_TASK TO COMPLETE_: Reproduce, word for word, every line from the first one down to the line containing "core rolls along.", and nothing else.

_TASK INPUTS_:
------------------------

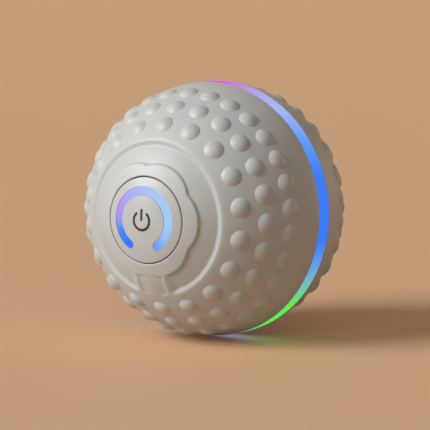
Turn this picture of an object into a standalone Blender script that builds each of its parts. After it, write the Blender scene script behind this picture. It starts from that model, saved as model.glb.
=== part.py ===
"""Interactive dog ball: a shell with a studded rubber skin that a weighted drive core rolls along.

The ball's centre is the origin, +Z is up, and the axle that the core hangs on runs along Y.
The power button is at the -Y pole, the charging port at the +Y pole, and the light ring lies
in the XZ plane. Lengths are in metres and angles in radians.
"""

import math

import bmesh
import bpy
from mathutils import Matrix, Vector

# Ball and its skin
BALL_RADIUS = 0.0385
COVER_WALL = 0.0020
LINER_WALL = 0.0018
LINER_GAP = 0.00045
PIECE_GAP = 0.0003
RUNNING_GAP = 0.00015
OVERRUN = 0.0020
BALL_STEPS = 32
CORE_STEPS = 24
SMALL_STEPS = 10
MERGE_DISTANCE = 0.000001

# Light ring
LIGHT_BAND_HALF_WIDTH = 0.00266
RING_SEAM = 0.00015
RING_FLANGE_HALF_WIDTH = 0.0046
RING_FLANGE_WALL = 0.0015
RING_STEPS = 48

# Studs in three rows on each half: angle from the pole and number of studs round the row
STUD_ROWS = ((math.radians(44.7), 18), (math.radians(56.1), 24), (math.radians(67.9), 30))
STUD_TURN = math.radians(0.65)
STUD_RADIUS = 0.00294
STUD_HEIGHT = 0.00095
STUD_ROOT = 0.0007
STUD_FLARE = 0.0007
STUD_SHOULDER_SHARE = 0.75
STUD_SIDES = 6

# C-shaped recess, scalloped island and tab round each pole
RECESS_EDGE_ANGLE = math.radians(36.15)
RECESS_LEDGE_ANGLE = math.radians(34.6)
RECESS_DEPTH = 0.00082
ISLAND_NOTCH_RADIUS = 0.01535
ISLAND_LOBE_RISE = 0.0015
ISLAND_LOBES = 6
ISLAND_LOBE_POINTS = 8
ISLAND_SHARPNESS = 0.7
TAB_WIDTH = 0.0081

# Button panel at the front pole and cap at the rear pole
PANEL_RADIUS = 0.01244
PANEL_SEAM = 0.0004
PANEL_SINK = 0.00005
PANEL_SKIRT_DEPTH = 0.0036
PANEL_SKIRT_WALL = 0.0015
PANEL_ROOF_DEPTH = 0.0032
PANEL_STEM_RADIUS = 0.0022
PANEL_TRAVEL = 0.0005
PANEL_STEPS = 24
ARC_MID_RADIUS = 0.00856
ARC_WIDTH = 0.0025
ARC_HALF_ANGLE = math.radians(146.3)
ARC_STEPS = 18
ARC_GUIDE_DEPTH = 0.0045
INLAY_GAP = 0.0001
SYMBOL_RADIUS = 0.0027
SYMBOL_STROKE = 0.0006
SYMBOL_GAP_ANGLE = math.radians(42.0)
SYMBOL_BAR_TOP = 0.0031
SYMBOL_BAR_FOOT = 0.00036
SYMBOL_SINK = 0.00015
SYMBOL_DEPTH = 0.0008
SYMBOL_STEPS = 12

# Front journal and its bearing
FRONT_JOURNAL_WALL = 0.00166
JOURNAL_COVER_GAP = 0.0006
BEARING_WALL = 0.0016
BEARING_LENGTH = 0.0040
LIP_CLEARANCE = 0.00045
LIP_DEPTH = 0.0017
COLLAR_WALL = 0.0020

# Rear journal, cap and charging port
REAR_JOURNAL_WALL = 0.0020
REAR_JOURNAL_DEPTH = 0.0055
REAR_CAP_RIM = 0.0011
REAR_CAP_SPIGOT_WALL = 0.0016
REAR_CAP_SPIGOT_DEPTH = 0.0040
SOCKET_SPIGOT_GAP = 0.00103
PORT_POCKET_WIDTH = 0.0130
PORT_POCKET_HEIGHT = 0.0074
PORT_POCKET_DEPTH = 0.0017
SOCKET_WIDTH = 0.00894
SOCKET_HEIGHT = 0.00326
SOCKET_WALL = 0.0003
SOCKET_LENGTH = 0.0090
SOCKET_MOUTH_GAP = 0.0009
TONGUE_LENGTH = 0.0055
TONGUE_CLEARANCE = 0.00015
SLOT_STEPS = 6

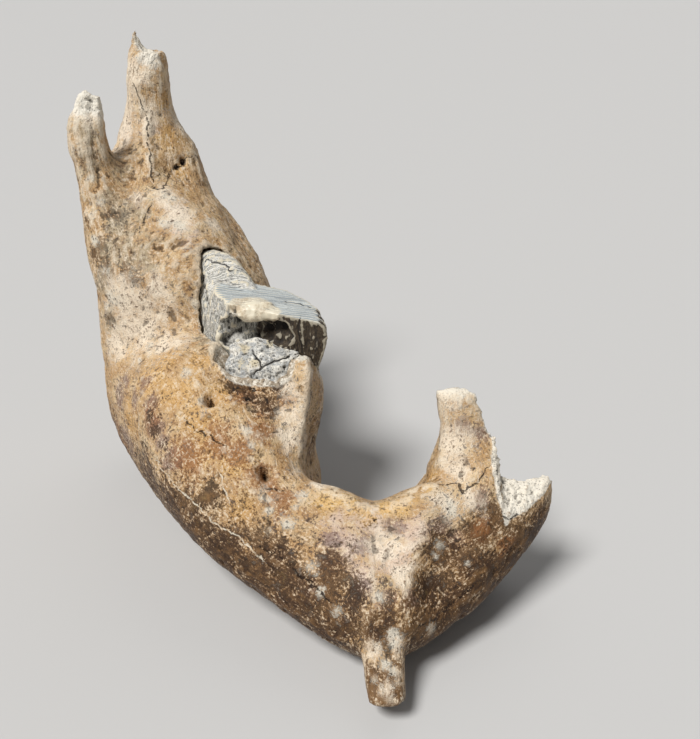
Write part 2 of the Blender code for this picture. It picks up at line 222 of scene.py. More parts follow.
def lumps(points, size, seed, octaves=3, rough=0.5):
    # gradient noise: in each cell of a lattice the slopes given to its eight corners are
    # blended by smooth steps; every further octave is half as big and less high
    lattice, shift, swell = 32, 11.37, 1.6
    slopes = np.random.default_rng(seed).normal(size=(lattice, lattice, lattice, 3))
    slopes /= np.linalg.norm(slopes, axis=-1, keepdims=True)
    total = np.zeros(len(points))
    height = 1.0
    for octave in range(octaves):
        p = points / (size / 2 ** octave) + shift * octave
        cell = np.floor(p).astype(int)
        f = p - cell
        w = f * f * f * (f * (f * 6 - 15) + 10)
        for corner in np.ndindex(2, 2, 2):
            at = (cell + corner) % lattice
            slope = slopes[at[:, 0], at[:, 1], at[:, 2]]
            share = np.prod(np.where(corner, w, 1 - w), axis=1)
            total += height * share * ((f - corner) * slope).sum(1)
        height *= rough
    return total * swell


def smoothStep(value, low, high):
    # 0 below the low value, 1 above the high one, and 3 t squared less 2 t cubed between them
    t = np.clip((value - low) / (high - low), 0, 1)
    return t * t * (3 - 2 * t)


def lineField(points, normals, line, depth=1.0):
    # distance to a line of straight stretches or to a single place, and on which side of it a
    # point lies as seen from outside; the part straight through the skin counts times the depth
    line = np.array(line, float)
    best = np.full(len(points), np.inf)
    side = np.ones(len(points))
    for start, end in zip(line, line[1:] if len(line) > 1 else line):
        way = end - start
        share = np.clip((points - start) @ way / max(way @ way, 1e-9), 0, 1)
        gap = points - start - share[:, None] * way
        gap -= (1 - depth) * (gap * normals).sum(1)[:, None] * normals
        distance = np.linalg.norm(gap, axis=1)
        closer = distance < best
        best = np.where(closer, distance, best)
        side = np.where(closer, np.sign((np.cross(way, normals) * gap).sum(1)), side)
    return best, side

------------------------

_EXERCISE SOLUTION_:
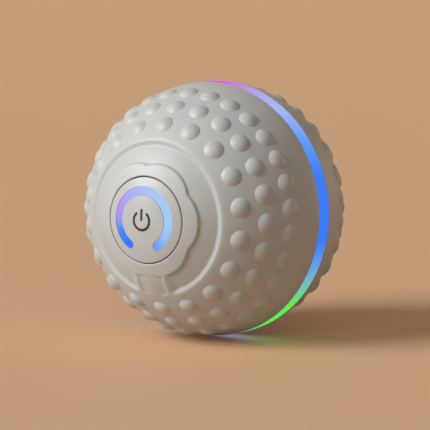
Turn this picture of an object into a standalone Blender script that builds each of its parts. After it, write the Blender scene script behind this picture. It starts from that model, saved as model.glb.
=== part.py ===
"""Interactive dog ball: a shell with a studded rubber skin that a weighted drive core rolls along.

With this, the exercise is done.